On a personal level, the gains of dropping out have been enormous. Not only do I no longer devote any time to working on a project that I’m not really invested in (the dissertation), but I also no longer feel the crushing weight of the unfinished dissertation in my spare time. In the past year, I’ve read more broadly than ever in my life, discovering and developing areas of interest that I would never have dared to devote time to. I’m a new dad and I work from home, which means that I’ve been able to be the kind of dad I’d always hoped I’d be, without feeling guilty about the work I “should” be doing. I’m making an amount of money that is directly connected to the quality of my work, a startling and frankly disarming contrast to the way things seem to operate in universities, especially in the work I did as an adjunct.
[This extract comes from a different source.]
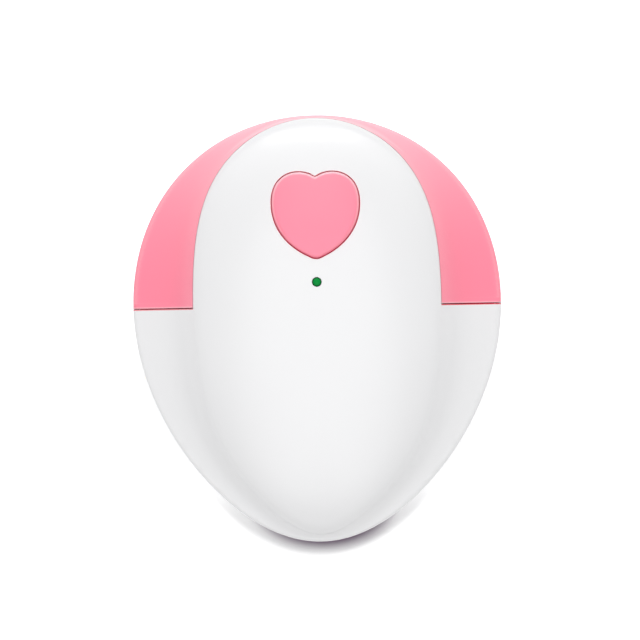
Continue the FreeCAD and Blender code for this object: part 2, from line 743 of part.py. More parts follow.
battery_body = cell(0)
front_cover = front_cover.cut(cell(battery_room))
battery_terminals = []
snap_holes = []
for side, radius in ((-1, 2.9), (1, 3.4)):
    y = middle_y + side * terminal_pitch / 2
    battery_terminals.append(across(y, middle_z, radius, battery_end, battery_end + terminal_length))
    snap_holes.append(across(y, middle_z, radius + 0.1, 0, battery_end + terminal_length + 0.1))
snap_thick, snap_long, snap_high = snap_size
battery_snap = block(
    battery_end + 0.2, battery_end + 0.2 + snap_thick, middle_y - snap_long / 2, middle_y + snap_long / 2,
    middle_z - snap_high / 2, middle_z + snap_high / 2)
battery_snap = battery_snap.cut(joined(snap_holes))
foam_low = floor_z
battery_foam_pad = block(
    battery_shift - foam_pad[0] / 2, battery_shift + foam_pad[0] / 2,
    middle_y - foam_pad[1] / 2, middle_y + foam_pad[1] / 2, foam_low, battery_z)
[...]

It’s been about a year since I intentionally read anything explicitly philosophical, but recently I’ve started to feel that itch again – and when I pick up a book or article, it’ll be because of an independent interest, rather than because it’s in an Important Person’s Bibliography.

So for me, quitting graduate school has been a nearly unmitigated success. It took years to work up the courage, and to develop the alternative paths that would make quitting feasible, but once those factors were in place, it was really the best decision I could have made.